At the Saul Zaentz Early Education Initiative at Harvard, we wanted to learn how the mayor and his team accomplished so much so quickly. We’ve had a series of conversations with de Blasio, seeking lessons for other jurisdictions that aim to expand early childhood education for their constituents. Here, we outline three ways newly elected officials can work to quickly turn their campaign promises about expanding early childhood education into reality.

Don’t let perfect be the enemy of the good

Early education is complex. From funding to physical space to workforce to curriculum, there are many moving pieces.
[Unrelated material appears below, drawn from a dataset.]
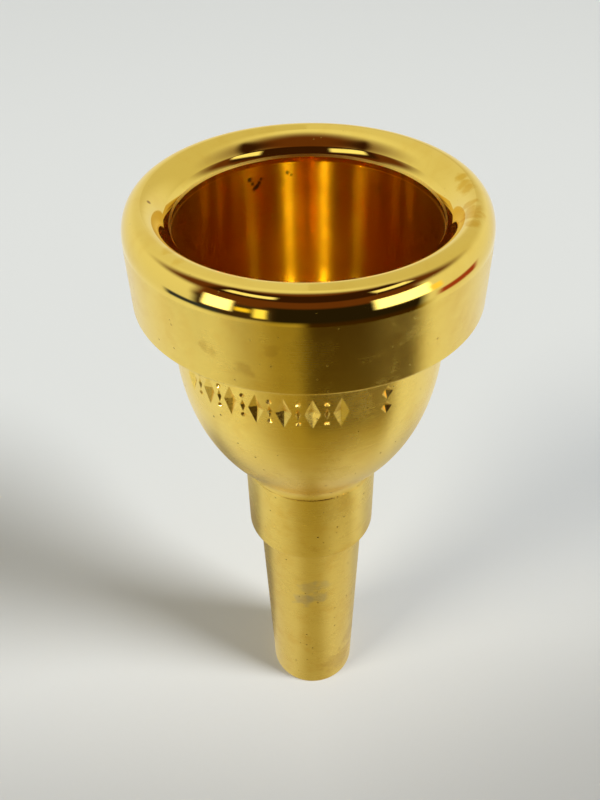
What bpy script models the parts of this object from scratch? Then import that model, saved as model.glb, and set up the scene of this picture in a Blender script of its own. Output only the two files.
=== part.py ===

But de Blasio emphasized to us repeatedly: don’t let perfect be the enemy of the good. Once Pre-K for All was up and running, he knew there’d be endless opportunities to tinker and improve. But in the room where the team gathered regularly to strategize and plan, the priority was getting the classroom doors open.

The team encountered early roadblocks that required big, creative solutions. For example, they quickly realized that they didn’t have the space to host Pre-K for All in NYC public schools only. Implementing a universal program meant collaborating with a wide range of stakeholders, from public school administrators to religious schools, and they needed to move quickly and decisively to achieve their shared mission: offer free full-day prekindergarten to every four-year-old in the city. "No one was burdened with perfectionism,” de Blasio said.

This is not to say that certain ground rules weren’t important, or that quality wasn’t also top-of-mind. But forward motion was essential. “We didn’t have the money; we didn’t even know we didn’t have the space, and we didn’t have the parents yet,” de Blasio said. “We just had to find the pieces. Each time we found a piece, we built momentum. I use the analogy of mountain climbing: don’t look down.”

Ultimately, this approach paid off; de Blasio’s team even found enough space to create what they affectionately called the “Pre-K Palace” — 28 pre-K classrooms operating in the recently shuttered Bishop Ford High School in Brooklyn’s Park Slope neighborhood. It was the largest early childhood center in New York City. “The first day I walked down that hallway, when it was fully operational, it was like a dream come true. It was this beautiful, magical place. And the sheer scale was just stunning. But we didn’t have that on day one.”

Keep kids and families in mind

As his team went to work, de Blasio told them to remember one thing: every year that passed without universal full-day prekindergarten meant that another cohort of kids would miss out on rich learning experiences that could set them up for success. It also meant another set of parents would be stuck with unaffordable or inadequate child care options that made it harder for them to work or pursue higher education.

On the campaign trail and throughout his first 100 days, de Blasio elevated the struggle of working families in New York City; families had asked him to keep their needs in mind, and to make the city an easier place to be a kid. Among competing priorities and stakeholders, the well-being of children stood out: “Once you said to people, ‘How would you feel about this? What would this mean for you?’ The energy levels jumped because it’s so personal. It was everything from moral to economic. It was about the thing families cared about most: their children.”

From the beginning, de Blasio recognized that centering children and families was a powerful motivator for decision-makers and the public alike, and it kept his team focused on achieving their goal.

“Let the people lead you”

This year’s midterm was full of electoral surprises, not unlike New York City’s 2013 mayoral campaign. For months leading up to the primary, de Blasio’s team expected that it would result in a runoff, and maybe even defeat. But he ultimately prevailed.

The lesson he took from this victory? “The voters told you they want you, and that they want bold action,” de Blasio says, “so don’t be afraid to give it to them.” For the new mayor, the mandate to make good on universal pre-K was clear. Internalizing that message — “letting the people lead” — was critical for doing the hard work of making Pre-K for All a reality. De Blasio’s swift, decisive approach to expanding early childhood education capitalized on both mandate and momentum.

As the dust settles on the 2022 midterms, and as newly elected leaders design their own transition to power, they would do well to make early education an urgent priority — for the sake of the children, families, and the communities they serve.